Zero Cities Project

The Zero Cities Project was developed in 2017 as a project to help cities develop actionable and equitable roadmaps and strategies to achieve a zero net carbon building sector by 2050. Through the Zero Cities Project, eleven leading cities explored cutting edge advancements in community partnership and high-performance buildings. The project will conclude in 2020, and this page will be updated with additional resources, case studies and videos featuring the work of cities and their community partners throughout the fall and summer of 2020.

To ensure the solutions identified through this project were actionable, Zero Cities Project partners provided a combination of technical analysis of potential strategies and metrics, community-based planning to ensure solutions advance equity and community priorities, and communications assistance to help build community support for strategies.

 Project Partners

The Zero Cities Project was supported by many local and national partners that worked to advance the project’s goals across the country.

National Partners

  • Architecture 2030
  • Movement Strategy Center
  • New Buildings Institute
  • Race Forward
  • Resource Media
  • Urban Sustainability Directors Network

Local Teams

  • City of Boston
  • City of Boulder
  • City of Cambridge
  • City of Grand Rapids and Urban Core Collective (UCC)
  • City of Minneapolis and the Center for Energy Earth and Democracy (CEED)
  • New York City
  • City of Phoenix
  • City of Portland and Verde
  • City of San Francisco, Emerald Cities, and PODER
  • Washington D.C. and Empower
  • City of Seattle and a working group of neighborhood and community partners

National Tools

The Zero Cities Project developed a suite of local and national resources including:

Equity Assessment Tool 

The Equity Assessment Tool which outlines different metrics and approaches to examining the connection of racial equity and the built environment. The tool also provides guidance for cities to engage closely with community-based organizations in developing building policy. The Equity Assessment Tool is meant to be used in partnership with local communities. An addendum to the tool examining how COVID-19 impacts some of the metrics introduced in the tool will be available later in the summer. 


Ecosystem maps

Ecosystem maps were developed for each city to help identify the network of neighborhood and community organizations working on related or adjacent topics.
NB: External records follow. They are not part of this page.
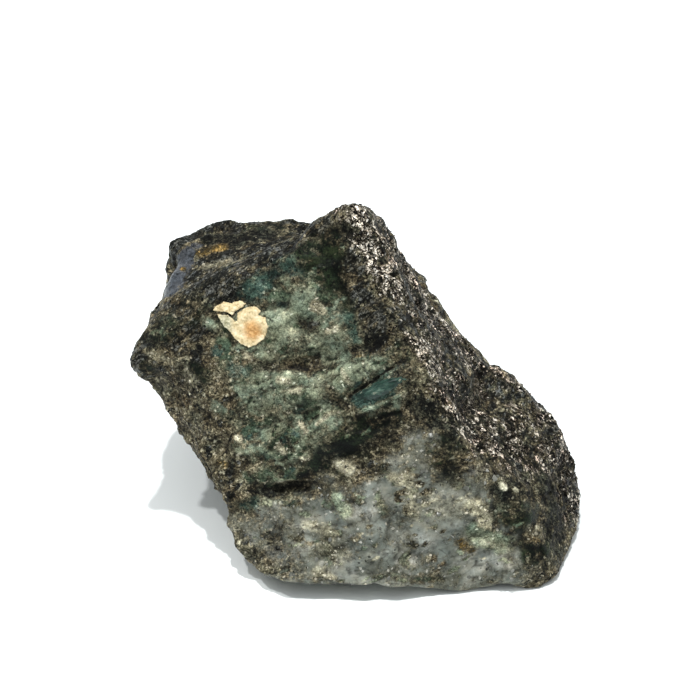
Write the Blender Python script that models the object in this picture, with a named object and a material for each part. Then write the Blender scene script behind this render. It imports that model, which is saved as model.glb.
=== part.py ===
"""Raw emerald in mica schist: one broken lump that rests on its rough foot.

Five masses grown together make the lump. LEFT_WEDGE and NOSE share the tilted fracture face that
looks along -Y, FOOT carries the quartz below the emerald seam, REAR_LOBE is the lower back and
RIGHT_SHOULDER the rounded right end. They are fused, worn round at their edges, given the rock's
ledges, seams and pits, and worn flat where the lump stands.

Metres, +Z up. The origin is on the resting plane, below the middle of the lump's box.
"""

import math
from dataclasses import dataclass

import bmesh
import bpy
from mathutils import Vector, noise

# Corners of each mass, in metres. Their convex hulls overlap and are fused into one solid.
LEFT_WEDGE = {
    "tip_top": (-0.0328, -0.0016, 0.0276),
    "tip_low": (-0.0326, -0.0034, 0.0246),
    "tip_under": (-0.0294, -0.0060, 0.0236),
    "flank_high": (-0.0256, -0.0090, 0.0200),
    "flank_low": (-0.0222, -0.0126, 0.0150),
    "lip_left": (-0.0212, -0.0139, 0.0130),
    "lip_middle": (-0.0110, -0.0168, 0.0131),
    "lip_right": (-0.0036, -0.0186, 0.0145),
    "lip_end": (0.0060, -0.0188, 0.0215),
    "face_right": (0.0026, -0.0093, 0.0362),
    "bevel_low": (-0.0272, -0.0022, 0.0292),
    "bevel_middle": (-0.0175, -0.0014, 0.0367),
    "bevel_high": (-0.0085, -0.0008, 0.0431),
    "ridge_low": (-0.0270, 0.0030, 0.0337),
    "ridge_high": (-0.0077, 0.0030, 0.0432),
    "back_high": (-0.0010, 0.0160, 0.0365),
    "back_left": (-0.0250, 0.0120, 0.0200),
    "under_left": (-0.0170, -0.0060, 0.0030),
    "under_back": (-0.0140, 0.0140, 0.0000),
    "under_front": (0.0100, -0.0150, 0.0020),
}
NOSE = {
    "tip_left": (-0.0017, 0.0000, 0.0503),
    "tip_top": (0.0010, 0.0020, 0.0503),
    "tip_right": (0.0032, 0.0034, 0.0475),
    "shoulder_left": (-0.0060, 0.0015, 0.0466),
    "bevel_high": (-0.0108, -0.0012, 0.0412),
    "lip_right": (-0.0036, -0.0186, 0.0145),
    "lip_end": (0.0060, -0.0188, 0.0215),
    "corner_front": (0.0129, -0.0172, 0.0247),
    "mica_edge": (0.0026, -0.0093, 0.0362),
    "mica_foot": (0.0067, -0.0153, 0.0285),
    "right_edge": (0.0112, 0.0030, 0.0318),
    "kink": (0.0192, 0.0008, 0.0221),
    "back_high": (-0.0010, 0.0160, 0.0365),
    "back_right": (0.0185, 0.0120, 0.0130),
    "under_back": (0.0200, 0.0120, 0.0000),
    "under_front": (0.0100, -0.0150, 0.0020),
}
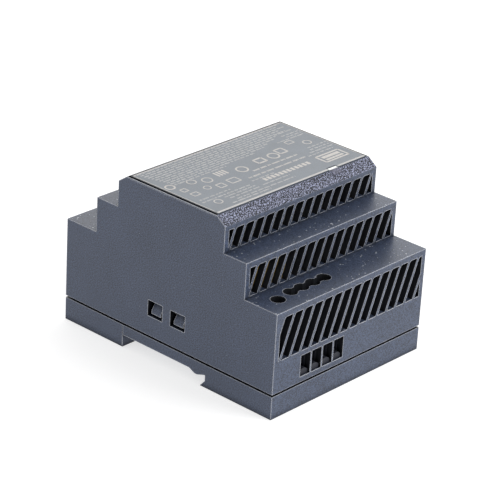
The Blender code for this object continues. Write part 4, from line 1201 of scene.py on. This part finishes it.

This work was used to pair cities with anchor community partners who helped them implement localized workplans. Many of these collaborations are ongoing and will continue after the life of the project. These partnerships are listed in the local teams section above.

Building Stock Assessments

Building stock assessments were completed for each city assessing the use type, floor area, energy consumption, and emissions by fuel (e.g. electricity and natural gas) of each building in the city, and projecting what each city’s building stock might look like in 2050. These models helped the cities understand the energy and emissions characteristics of their building stock to better develop and prioritize decarbonization policies. A guide for how other jurisdictions can conduct similar building stock assessments is available on Architecture 2030’s Achieving Zero website.

View Data and Analysis                 View Building Stock Guide

Building Energy Codes Guidance

The project developed building energy codes guidance for 20% and 40% Stretch Codes, which cities can adopt at a local level or encourage adoption at the state level. The project also developed a codes roadmap to help plan pathways to net-zero energy. This work was used as the basis for several proposals in the 2021 IECC.

View Guidance for Stretch Codes                View Net-Zero Energy Roadmap

Building Intervention Points

Architecture 2030’s Achieving Zero website outlines a framework and provides tools for zero- carbon policy development for new construction, embodied carbon, and the existing buildings intervention points. For new construction, the framework focuses on the ZERO Code, which has recently been incorporated into the 2021 IECC Zero Code Renewable Energy Appendix. For existing buildings, Zero Cities Project work focused on identifying crucial intervention points for large and small buildings to make upgrades. The Achieving Zero website is being continually updated with new findings, research, tools, and policy precedents.